→ **The problem**:
From the entries below, reproduce exactly the line containing "Recreate this object", the line containing "belly_angle = 28.7; // [28.2:0.1:29]", and every line in between, with nothing added.

A run of records:

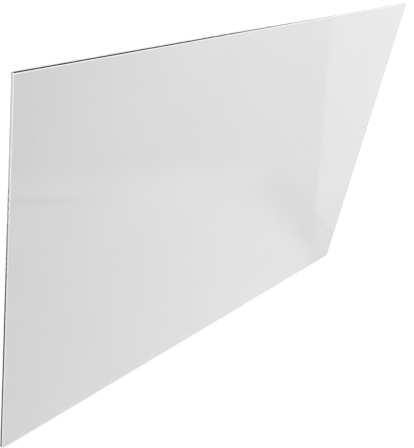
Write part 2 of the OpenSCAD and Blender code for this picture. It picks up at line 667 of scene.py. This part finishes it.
def on_side(s, distance, half):
    """1 on a side of the sheet that is half from the middle, and 0 well inside it."""
    inside, outside = SIDE_ZONE
    return s.ramp(distance, half - inside, half - outside)


def sawn_white():
    """The face ply's edge."""
    return sawn("sawn_white", **WHITE_EDGE)[0]


def sawn_back():
    """The back ply's edge: white, painted near black in streaks at one stretch, which widens the dark line
    there.
    """
    material, s, principled, base = sawn("sawn_back", **WHITE_EDGE)
    # The back ply's edge is painted near black here, strongest at the -X, +Y corner.
    amount = s.math("MULTIPLY", near(s, *PAINTED_DARK_STRETCH), on_side(s, s.split(s.place())["Y"], HALF_WIDTH))
    s.feed(principled, {"Base Color": streaked(s, base, PAINTED_DARK_LEVEL, BLACK_STREAK_SIZE, amount)})
    return material


def sawn_black():
    """The core's edge: black, painted paler in streaks at some stretches, which fades the dark line there."""
    material, s, principled, base = sawn("sawn_black", **BLACK_EDGE)
    on_x_side = on_side(s, s.math("ABSOLUTE", s.split(s.place())["X"]), HALF_LENGTH)
    amount = 0.0
    # The core's edge is painted paler at these stretches, fading the dark line.
    for spot, reach, strongest, only_x_sides in PAINTED_PALE_STRETCHES:
        here = near(s, spot, reach, strongest)
        amount = s.math("MAXIMUM", amount, s.math("MULTIPLY", here, on_x_side) if only_x_sides else here)
    s.feed(principled, {"Base Color": streaked(s, base, PAINTED_PALE_LEVEL, WHITE_STREAK_SIZE, amount)})
    return material


def satin_white():
    """The back: a fine even tooth, rubbed a little smoother in places."""
    material, s, principled = plastic("satin_white")
    place = s.place()
    tooth = s.noise(place, TOOTH_SIZE, roughness=0.6)
    rubbed = s.noise(place, RUBBED_SIZE, detail=4.0, roughness=0.6)
    base = s.mix(s.ramp(rubbed, *RUBBED_RISE), *greys(RUBBED_LEVELS))
    base = s.mix(s.ramp(tooth, *TOOTH_RISE, 0.0, TOOTH_COVER), base, grey(TOOTH_LEVEL))
    rough = s.ramp(rubbed, *RUBBED_SHEEN_RISE, *RUBBED_ROUGHNESS)
    s.feed(principled, {"Base Color": base, "Roughness": rough, "Normal": s.bump(tooth, TOOTH_BUMP)})
    return material


def bonded_black():
    """The broad sides of the core, which the white plies cover."""
    material, s, principled = plastic("bonded_black")
    glue = s.noise(s.place(), GLUE_SIZE, detail=3.0)
    rough = s.ramp(glue, *GLUE_RISE, *GLUE_ROUGHNESS)
    s.feed(principled, {"Base Color": s.mix(glue, *greys(GLUE_LEVELS)), "Roughness": rough})
    return material


def place_ply(piece, node, broad_material, edge_material):
    """Gives a ply its two materials and puts it in the place of its CAD node."""
    piece.data.materials.append(broad_material)
    piece.data.materials.append(edge_material)
    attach(piece, "root")
    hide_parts(node)


def dress_sheet():
    """Builds the three plies."""
    gloss = build_ply("gloss_ply", FACE_LOW.z, FACE_HIGH.z, 0.0, FACE_ARRIS_RADIUS, ABOVE)
    place_ply(gloss, "face_ply", gloss_white(), sawn_white())
    black = build_ply("black_ply", CORE_LOW.z, CORE_HIGH.z, 0.0, 0.0, NEITHER)
    place_ply(black, "core_ply", bonded_black(), sawn_black())
    satin = build_ply("satin_ply", BACK_LOW.z, BACK_HIGH.z, BACK_ARRIS_RADIUS, 0.0, BELOW)
    place_ply(satin, "back_ply", satin_white(), sawn_back())


# Studio

def looked_at(s):
    """1 for rays of the camera, of a reflection and through a clear surface, and 0 for other light."""
    path = s.node("LightPath").outputs
    beyond = s.math("MAXIMUM", path["Is Glossy Ray"], path["Is Transmission Ray"])
    return s.math("MAXIMUM", path["Is Camera Ray"], beyond)


def flat_object(name, corners, material):
    """One flat face as an object of the studio."""
    mesh = bpy.data.meshes.new(name)
    mesh.from_pydata(corners, [], [tuple(range(len(corners)))])
    mesh.materials.append(material)
    made = bpy.data.objects.new(name, mesh)
    bpy.context.scene.collection.objects.link(made)
    return made


def add_floor():
    """A pale floor that keeps the sheet's shadow and looks white."""
    material = bpy.data.materials.new("pale_floor")
    s = Shader(material)
    colour = s.mix(looked_at(s), grey(FLOOR_COLOUR), grey(FLOOR_SEEN))
    s.surface(s.node("BsdfDiffuse", {"Color": colour}).outputs[0])
    half = FLOOR_REACH / 2
    corners = [(-half, -half, 0), (half, -half, 0), (half, half, 0), (-half, half, 0)]
    floor = flat_object("floor", corners, material)
    floor.location.z = -FLOOR_DROP


def add_world():
    """Plain soft light from all round, and a white backdrop for whatever looks at it."""
    world = bpy.data.worlds.new("studio")
    bpy.context.scene.world = world
    s = Shader(world)
    height = s.split(s.node("TexCoord").outputs["Generated"])["Z"]
    shade = s.ramp(height, HORIZON, ZENITH, 1.0, ZENITH_SHADE)
    backdrop = s.node("Background", {"Color": grey(1.0), "Strength": shade}).outputs[0]
    light = s.node("Background", {"Color": grey(1.0), "Strength": WORLD_LIGHT}).outputs[0]
    s.surface(s.node("MixShader", {0: looked_at(s), 1: light, 2: backdrop}).outputs[0], "World")


def add_lamp(name, towards, strength, spread):
    """A broad, soft lamp that shines from the direction towards. The gloss doesn't mirror it."""
    lamp = bpy.data.lights.new(name, "SUN")
    lamp.energy = strength * math.pi
    lamp.angle = math.radians(spread)
    made = bpy.data.objects.new(name, lamp)
    made.rotation_euler = Vector(towards).to_track_quat("Z", "Y").to_euler()
    made.visible_glossy = False
    bpy.context.scene.collection.objects.link(made)


def wall_matrix(forward):
    """The wall's plane, brought forward towards the sheet: its X runs along the wall and its Y across."""
    turn = math.radians(WALL_TURN)
    away = unit(WALL_HEADING).to_3d()
    side = Vector((-away.y, away.x, 0))
    up = Vector((0, 0, 1))
    along = side * math.cos(turn) + up * math.sin(turn)
    across = up * math.cos(turn) - side * math.sin(turn)
    axes = Matrix((along, across, along.cross(across))).transposed().to_4x4()
    return Matrix.Translation(away * (WALL_DISTANCE - forward)) @ axes


def add_card(name, corners, place, turn, forward, material):
    """A flat card on the wall that only reflections show. Its material reads each corner's third number."""
    card = flat_object(name, [(x, y, 0) for x, y, _ in corners], material)
    values = card.data.attributes.new(CORNER_VALUE, "FLOAT", "POINT")
    values.data.foreach_set("value", [value for _, _, value in corners])
    turned = Matrix.Rotation(math.radians(turn), 4, "Z")
    card.matrix_world = wall_matrix(forward) @ Matrix.Translation((*place, 0)) @ turned
    card.visible_camera = False
    card.visible_diffuse = False
    card.visible_transmission = False
    card.visible_shadow = False


def panel_material():
    """The broad light's glow, which changes along the card and fades across it."""
    middle, slope, bend = PANEL_GLOW
    material = bpy.data.materials.new("panel_glow")
    s = Shader(material)
    parts = s.split(s.place())
    rise = s.math("MULTIPLY_ADD", parts["X"], bend, slope)
    glow = s.math("MULTIPLY_ADD", parts["X"], rise, middle)
    across = s.math("ABSOLUTE", s.math("DIVIDE", parts["Y"], PANEL_FADE))
    share = s.math("EXPONENT", s.math("MULTIPLY", s.math("POWER", across, PANEL_FADE_POWER), -1.0))
    strength = s.math("MULTIPLY", glow, share)
    s.surface(s.node("Emission", {"Color": grey(1.0), "Strength": strength}).outputs[0])
    return material


def cornered(name, kind, socket):
    """A material with one shader, whose socket takes the number that a card's corners give."""
    material = bpy.data.materials.new(name)
    s = Shader(material)
    value = s.node("Attribute", attribute_name=CORNER_VALUE).outputs["Fac"]
    s.surface(s.node(kind, {socket: value}).outputs[0])
    return material


def add_wall():
    """What the gloss mirrors: a broad soft light and a strip light, with screens and a stand before them."""
    x, y = PANEL_SIZE[0] / 2, PANEL_SIZE[1] / 2
    panel = ((-x, -y, 1.0), (x, -y, 1.0), (x, y, 1.0), (-x, y, 1.0))
    screen = cornered("screen", "BsdfTransparent", "Color")
    start = (0, 0)
    cards = [("soft_panel", panel, PANEL_PLACE, 0, panel_material())]
    cards += [(name, corners, start, turn, screen) for name, (turn, corners) in BACK_SCREENS.items()]
    cards.append(("strip_light", STRIP_LIGHT, start, 0, cornered("strip_glow", "Emission", "Strength")))
    cards += [(name, corners, start, turn, screen) for name, (turn, corners) in FRONT_SCREENS.items()]
    for i, (name, corners, place, turn, material) in enumerate(cards):
        add_card(name, corners, place, turn, CARD_STEP * i, material)


def add_camera():
    """The camera of the first view."""
    camera = bpy.data.cameras.new("camera")
    camera.sensor_width = SENSOR_LONG_SIDE
    camera.lens = CAMERA_LENS
    camera.clip_start = NEAREST_SEEN
    camera.clip_end = FARTHEST_SEEN
    made = bpy.data.objects.new("camera", camera)
    made.location = CAMERA_PLACE
    made.rotation_mode = "QUATERNION"
    level = (CAMERA_AIM - CAMERA_PLACE).to_track_quat("-Z", "Y")
    made.rotation_quaternion = level @ Quaternion((0, 0, 1), math.radians(CAMERA_ROLL))
    bpy.context.scene.collection.objects.link(made)
    bpy.context.scene.camera = made


add_camera()
add_floor()
add_world()
for lamp_name, lamp_settings in LAMPS.items():
    add_lamp(lamp_name, *lamp_settings)
add_wall()
dress_sheet()
bpy.context.scene.view_settings.view_transform = "Standard"
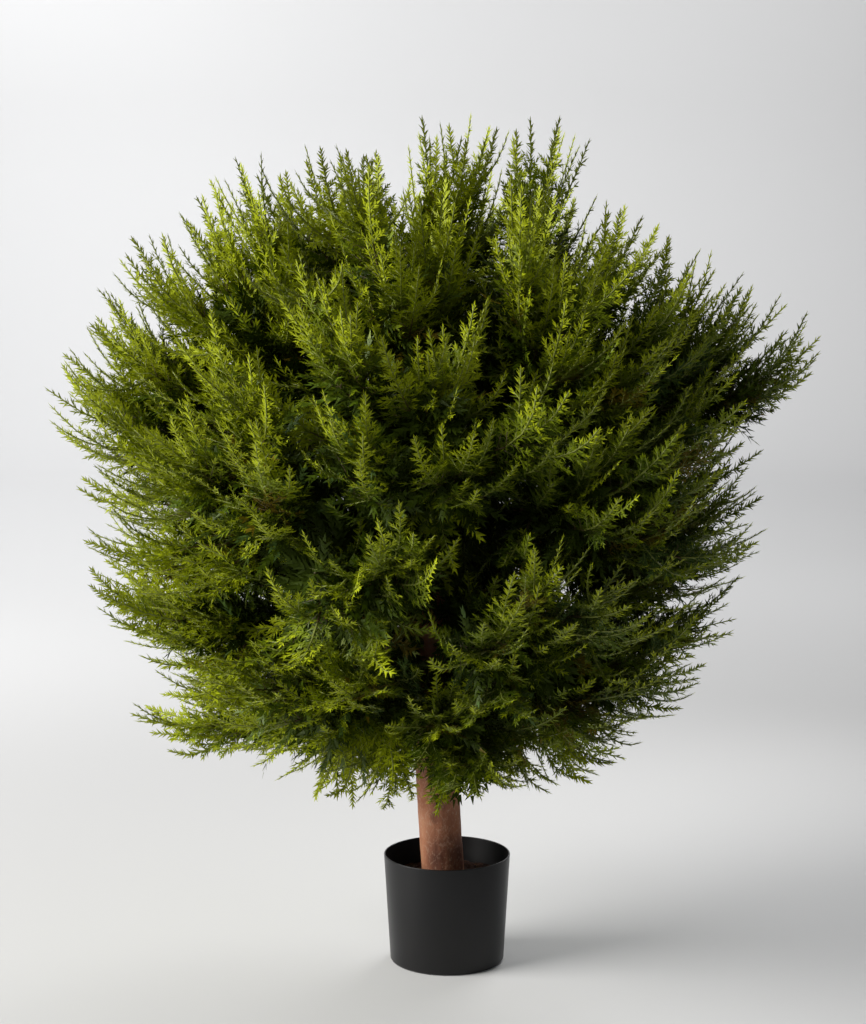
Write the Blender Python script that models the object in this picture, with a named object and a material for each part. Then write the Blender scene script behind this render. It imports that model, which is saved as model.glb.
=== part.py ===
"""Artificial conifer ball tree in a plain round pot.

A wooden pole leans a little in a pot filled with cement, and carries a loose
ball of plastic cypress sprays.  Metres, +Z up.  The origin is the middle of the
pot's flat underside, and the front of the tree faces -Y.
"""

import math
import random

import bmesh
import bpy
import numpy as np
from mathutils import Vector

# ---------------------------------------------------------------- dimensions
GAP = 0.0003                      # between pieces that touch

POT_HEIGHT = 0.130
POT_RIM_DIAMETER = 0.150
POT_BASE_DIAMETER = 0.135
POT_WALL = 0.0020
POT_FLOOR = 0.0030
POT_EDGE_RADIUS = 0.0040          # round edge between wall and underside
POT_SIDES = 36

CEMENT_TOP = 0.088
TOPPING_TOP = 0.100               # fibre layer over the cement
TOPPING_RINGS = (0.0, 0.036, 0.054)
TOPPING_LUMPS = 0.0022            # how far the layer falls to the pot's wall
LUMP_HEIGHT = 0.0013
LUMP_WAVES = (210, 180)           # radians per metre along X and Y
LEVEL_RIM = 0.004                 # width of the level strip beside the pot's wall

POLE_FOOT = 0.020                 # the pole stands this high above the floor, in the cement
POLE_TOP = 0.630
POLE_DIAMETER = 0.0500
POLE_TOP_DIAMETER = 0.0465
POLE_LEAN = math.radians(2.8)     # towards -X as it rises
POLE_SIDES = 18
POLE_RINGS = 10
POLE_SWELL = 0.0007               # how uneven the pole is
SWELL_WAVES = (9, 23)             # radians per metre up the pole

CROWN_MIDDLE = Vector((-0.020, 0.0, 0.587))
CROWN_RADIUS = 0.400              # the usual reach of a spray's tip
# reach of the usual tips to the right and to the left, by height above level
REACH_RISE = (-90, -60, -30, 0, 30, 60, 90)
REACH_RIGHT = (0.405, 0.412, 0.400, 0.402, 0.412, 0.378, 0.392)
REACH_LEFT = (0.405, 0.408, 0.418, 0.425, 0.430, 0.410, 0.392)
# sprays spread evenly over the ball: how many, shortest and longest reach as a share
# of the usual reach, and how fast their blades widen from the tip; first the outer
# sprays, then the broader ones that fill the inside
SHELLS = ((160, 0.84, 1.00, 0.30), (108, 0.56, 0.78, 0.38))
# tips that stand out of the ball's outline, seen from the front: x, z
LEADER_TIPS = (
    (0.124, 0.995), (0.227, 0.869), (0.335, 0.818), (0.395, 0.777), (0.431, 0.739),
    (0.363, 0.560), (0.366, 0.485), (0.292, 0.349), (0.081, 0.198),
    (-0.012, 0.971), (-0.236, 0.950), (-0.288, 0.903), (-0.362, 0.855), (-0.401, 0.798),
    (-0.448, 0.717), (-0.461, 0.680), (-0.393, 0.445), (-0.367, 0.294), (-0.149, 0.194),
)
# the same for more sprays, which fill the fringe under the ball
FRINGE_TIPS = ((0.116, 0.213), (0.160, 0.215), (0.205, 0.249), (-0.085, 0.205))
LEADER_DEPTH = 0.030              # how far those tips lie before or behind the middle
LEADER_STEP = 2.4                 # radians from one to the next, which scatters those depths
FULLER_BELOW = 0.86               # under 1 puts more sprays in the lower half
RISE_SCATTER = math.radians(3)
TURN_SCATTER = math.radians(4)
LONG_EVERY = 7                    # every seventh of the other sprays is a long one
LONG_REACH = 1.06
LOW_RISE = math.radians(-60)      # sprays that hang lower than this are short ones
LOW_REACH = 0.95

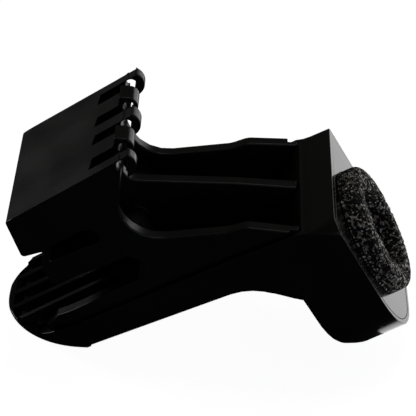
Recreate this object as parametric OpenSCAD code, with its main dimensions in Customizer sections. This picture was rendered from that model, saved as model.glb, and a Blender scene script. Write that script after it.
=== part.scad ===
// Cleat horn: a hollow moulded arm with a finned jaw at one end, a hinge comb above it and a
// foam ringed flange at the other end. Millimetres. X runs along the horn from the nose to the
// foam ring, Y across it, Z up. It stands on the nose tip and on the underside of the lobe.

/* [Arm] */
// Width of the box, the trough and the jaw
arm_w = 36; // [34:0.5:40]
// Thickness of the three long walls of the trough
wall_t = 2.8; // [2.4:0.1:3.2]
// Height of the level wall tops above the ground
wall_top = 35.2; // [34.4:0.1:36]
// Height at the box of the straight middle rib
rib_top = 34.1; // [33:0.1:34.6]
// Thickness of the bottom skin
skin_t = 2.6; // [2:0.1:3]
// Angle of the bottom of the arm to the ground
belly_angle = 28.7; // [28.2:0.1:29]

/* [Box and comb] */
// Slope of the top plate
plate_angle = 36.75; // [36:0.05:37.5]
// Thickness of the top plate
plate_t = 2; // [1.6:0.1:2.4]
// Thickness of the cross wall at the right of the box
cross_t = 2.4; // [2:0.1:3]
// Thickness of the two inner ribs of the box
rib_t = 1.6; // [1.2:0.1:2]
// Distance of the inner ribs from the middle
rib_y = 8.35; // [8:0.05:8.8]
// Length of the plate up to the slots of the comb
slot_start = 21.6; // [20.5:0.1:22.5]
// Half width of the middle finger
mid_finger = 1.9; // [1.6:0.1:2.2]
// Inner edge of the wide fingers
wide_in = 5.6; // [5.2:0.1:6]
// Outer edge of the wide fingers
wide_out = 11.1; // [10.6:0.1:11.5]
// Diameter of the hinge pin that the comb takes
pin_d = 2.4; // [2:0.1:2.8]
// Radial clearance of the pin in its half bearings
pin_gap = 0.05; // [0.02:0.01:0.1]
// Outer radius of the hooked fingers
hook_r = 3.05; // [2.7:0.05:3.2]

/* [Jaw] */
// Reach of the nose in front of the foot corner
nose_len = 19.1; // [18:0.1:20]
// Corner radius of the nose, seen from above
nose_r = 17; // [15:0.5:17.5]
// Thickness of the bed at the nose tip
nose_t = 0.4; // [0.3:0.1:1]
// Slope of the finned bed
fin_angle = 34; // [33:0.25:35]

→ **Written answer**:
Recreate this object as parametric OpenSCAD code, with its main dimensions in Customizer sections. This picture was rendered from that model, saved as model.glb, and a Blender scene script. Write that script after it.
=== part.scad ===
// Cleat horn: a hollow moulded arm with a finned jaw at one end, a hinge comb above it and a
// foam ringed flange at the other end. Millimetres. X runs along the horn from the nose to the
// foam ring, Y across it, Z up. It stands on the nose tip and on the underside of the lobe.

/* [Arm] */
// Width of the box, the trough and the jaw
arm_w = 36; // [34:0.5:40]
// Thickness of the three long walls of the trough
wall_t = 2.8; // [2.4:0.1:3.2]
// Height of the level wall tops above the ground
wall_top = 35.2; // [34.4:0.1:36]
// Height at the box of the straight middle rib
rib_top = 34.1; // [33:0.1:34.6]
// Thickness of the bottom skin
skin_t = 2.6; // [2:0.1:3]
// Angle of the bottom of the arm to the ground
belly_angle = 28.7; // [28.2:0.1:29]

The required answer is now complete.